▶ SHORT PROBLEM
Extract, without alteration, each line from the start of the listing to the line bearing "DRILL_RINGS, DRILL_COUNT, DRILL_R".

▶ SUPPLIED MATERIAL

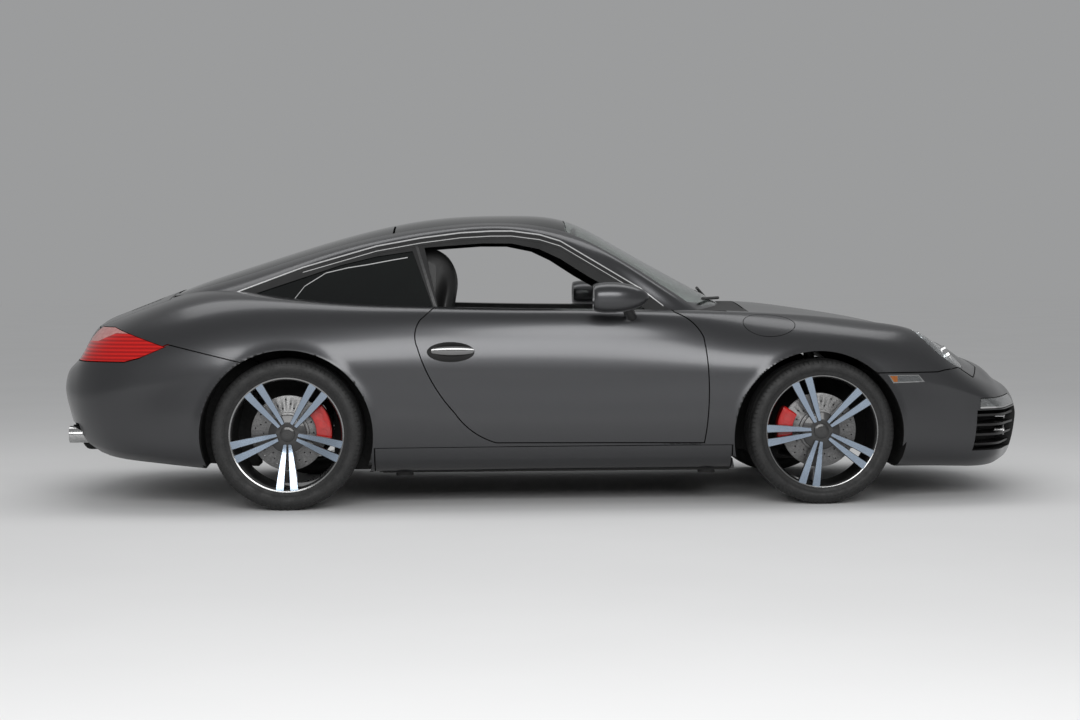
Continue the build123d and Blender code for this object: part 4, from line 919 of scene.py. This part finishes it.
def tyre_mesh(name, radius, half, centre, side):
    """A tyre with two maps: its wrap of turn and depth, and a zone that is 1 on the tread."""
    profile = tyre_profile(radius, half)
    points, faces = turned(profile, TYRE_COUNT)
    mesh = bpy.data.meshes.new(name)
    mesh.from_pydata(placed(points, centre, side), [], faces)
    wraps, zones = mesh.uv_layers.new(name="wrap"), mesh.uv_layers.new(name="zone")
    rows = len(profile)
    for face in mesh.polygons:
        last = face.index // rows == TYRE_COUNT - 1
        for loop in face.loop_indices:
            turn, place = divmod(mesh.loops[loop].vertex_index, rows)
            turn += TYRE_COUNT if last and turn == 0 else 0
            spot_r, depth = profile[place]
            wraps.data[loop].uv = (turn / TYRE_COUNT, depth)
            zones.data[loop].uv = (1.0 if spot_r > radius - TREAD_DEPTH else 0.0, 0.0)
    if side == 1:
        mesh.flip_normals()
    return mesh


DISC_R, DISC_HAT_R, DISC_BORE_R, DISC_SLOT_R = 0.165, 0.092, 0.044, 0.150
DISC_OUTER, DISC_INNER = 0.026, 0.054
DRILL_RINGS, DRILL_COUNT, DRILL_R = (0.110, 0.128, 0.147), 14, 0.0036


def disc_meshes(outer, inner, pad_in):
    """Points and faces of a vented disc with its hat, and of the drills that cross it."""
    outline = [(DISC_BORE_R, pad_in), (DISC_HAT_R, pad_in), (DISC_HAT_R, outer), (DISC_R, outer),
               (DISC_R, outer + 0.009), (DISC_SLOT_R, outer + 0.0095), (DISC_SLOT_R, inner - 0.0095),
               (DISC_R, inner - 0.009), (DISC_R, inner), (DISC_BORE_R, inner)]
    drills = []
    for ring, radius in enumerate(DRILL_RINGS):
        for k in range(DRILL_COUNT):
            t = 2 * math.pi * (k + ring / 3) / DRILL_COUNT
            spot = (radius * math.cos(t), radius * math.sin(t))
            drills.append(drum(spot, DRILL_R, outer - 0.01, inner + 0.01, 10))
    return turned(rounded(outline, 0.0012, 2), 128), joined(drills)


CALIPER_REACH, CALIPER_SPREAD, CALIPER_GAP = 0.032, math.radians(27), 0.004
PISTON_AT, PISTON_R, PISTON_STEP = 0.156, 0.017, 0.24


def caliper_pieces(outer, inner, lead):
    """Points and faces of a caliper: two halves, the bridge over the disc and three round piston covers."""
    out, back, gap = outer - CALIPER_REACH, inner + CALIPER_REACH, CALIPER_GAP
    pieces = [sector(inside, outside, low, high, lead, CALIPER_SPREAD) for low, high, inside, outside in (
        (out, outer - gap, 0.124, 0.188), (inner + gap, back, 0.124, 0.188), (out + gap, back - gap, 0.171, 0.1915))]
    for t in (lead - PISTON_STEP, lead, lead + PISTON_STEP):
        spot = (PISTON_AT * math.cos(t), PISTON_AT * math.sin(t))
        pieces.append(drum(spot, PISTON_R, out - gap, out + gap, 28))
    return joined(pieces)


for label, (axle_x, axle_y, tyre_r, width, hub, first_spoke, caliper_at) in WHEELS.items():
    centre = (axle_x, axle_y, tyre_r)
    for side, where in SIDES:
        end = f"{label}_{where}"
        carrier = f"{label}_wheel_{where}"
        tyre = tyre_mesh(f"tyre_{end}", tyre_r, width / 2, centre, side)
        finished(f"tyre_{end}", tyre, tyre_finish, carrier, f"{label}_tyre_{where}", 50.0)
        dark, bright, lip = rim_pieces(width, hub, first_spoke)
        for name, group, finish, node in (
            ("rim_body", dark, alloy_dark, f"{label}_rim_{where}"),
            ("rim_faces", bright, alloy_face, None),
            ("rim_lip", lip, alloy_lip, None),
        ):
            points, faces = joined(group)
            rim = mesh_of(name, placed(points, centre, side), faces)
            finished(f"{name}_{end}", rim, finish, carrier, node, 28.0)
        pad_in = hub + HUB_PAD_DEPTH - width * RIM_SHARE
        outer, inner = pad_in + DISC_OUTER, pad_in + DISC_INNER
        disc, drills = (mesh_of(name, placed(points, centre, side), faces)
                        for name, (points, faces) in zip(("disc", "drills"), disc_meshes(outer, inner, pad_in)))
        cut(f"disc_{end}", disc, [], [drills], iron, carrier, f"{label}_disc_{where}")
        points, faces = caliper_pieces(outer, inner, math.radians(caliper_at))
        caliper = mesh_of("caliper", placed(points, centre, side), faces)
        if label == "front":
            finished(f"caliper_{end}", caliper, red, f"knuckle_{where}", f"front_caliper_{where}", 30.0)
        else:
            finished(f"caliper_{end}", caliper, red, "car", "rear_calipers" if side == 1 else None, 30.0)

# Lamps.
# Clear lenses follow the body skin over dark buckets with round bright lamps; the tail lamps are red.
LENS, LAMP_DEPTH, PROUD = 0.004, 0.030, 0.0022
inner_body = closed_skin("body_inner", sunk(shell_grid, LENS))
deep_body = closed_skin("body_deep", sunk(shell_grid, LAMP_DEPTH))
proud_body = closed_skin("body_proud", sunk(shell_grid, -PROUD))
lens_finish = mottled("lamp_lens", 4.0, (0.82, 0.86, 0.88), (0.90, 0.93, 0.94),
                      Roughness=0.02, IOR=1.45, Transmission_Weight=0.92, Coat_Weight=1.0)
bucket_finish = mottled("lamp_bucket", 30.0, 0.06, 0.12, Metallic=0.9, Roughness=0.30)
mirror_bright = mottled("lamp_reflector", 300.0, 0.62, 0.72, Metallic=1.0, Roughness=0.10)
amber = mottled("amber_lens", 80.0, (0.75, 0.20, 0.02), (0.85, 0.28, 0.04),
                Roughness=0.06, IOR=1.45, Transmission_Weight=0.6, Coat_Weight=1.0)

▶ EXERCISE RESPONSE
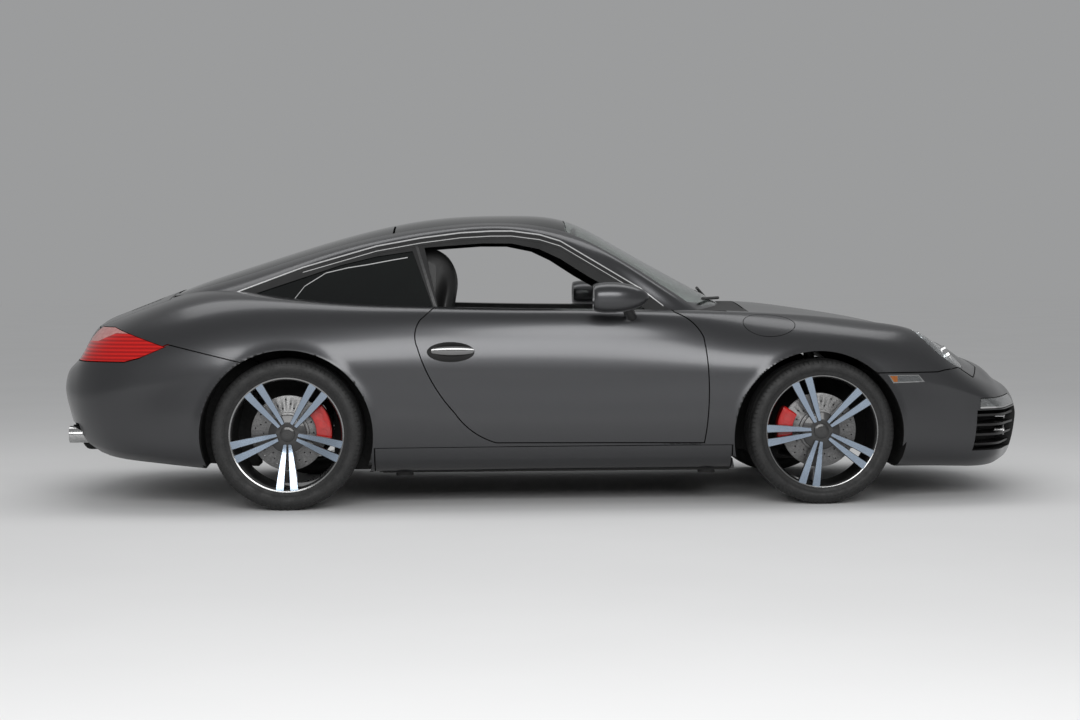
Continue the build123d and Blender code for this object: part 4, from line 919 of scene.py. This part finishes it.
def tyre_mesh(name, radius, half, centre, side):
    """A tyre with two maps: its wrap of turn and depth, and a zone that is 1 on the tread."""
    profile = tyre_profile(radius, half)
    points, faces = turned(profile, TYRE_COUNT)
    mesh = bpy.data.meshes.new(name)
    mesh.from_pydata(placed(points, centre, side), [], faces)
    wraps, zones = mesh.uv_layers.new(name="wrap"), mesh.uv_layers.new(name="zone")
    rows = len(profile)
    for face in mesh.polygons:
        last = face.index // rows == TYRE_COUNT - 1
        for loop in face.loop_indices:
            turn, place = divmod(mesh.loops[loop].vertex_index, rows)
            turn += TYRE_COUNT if last and turn == 0 else 0
            spot_r, depth = profile[place]
            wraps.data[loop].uv = (turn / TYRE_COUNT, depth)
            zones.data[loop].uv = (1.0 if spot_r > radius - TREAD_DEPTH else 0.0, 0.0)
    if side == 1:
        mesh.flip_normals()
    return mesh


DISC_R, DISC_HAT_R, DISC_BORE_R, DISC_SLOT_R = 0.165, 0.092, 0.044, 0.150
DISC_OUTER, DISC_INNER = 0.026, 0.054
DRILL_RINGS, DRILL_COUNT, DRILL_R = (0.110, 0.128, 0.147), 14, 0.0036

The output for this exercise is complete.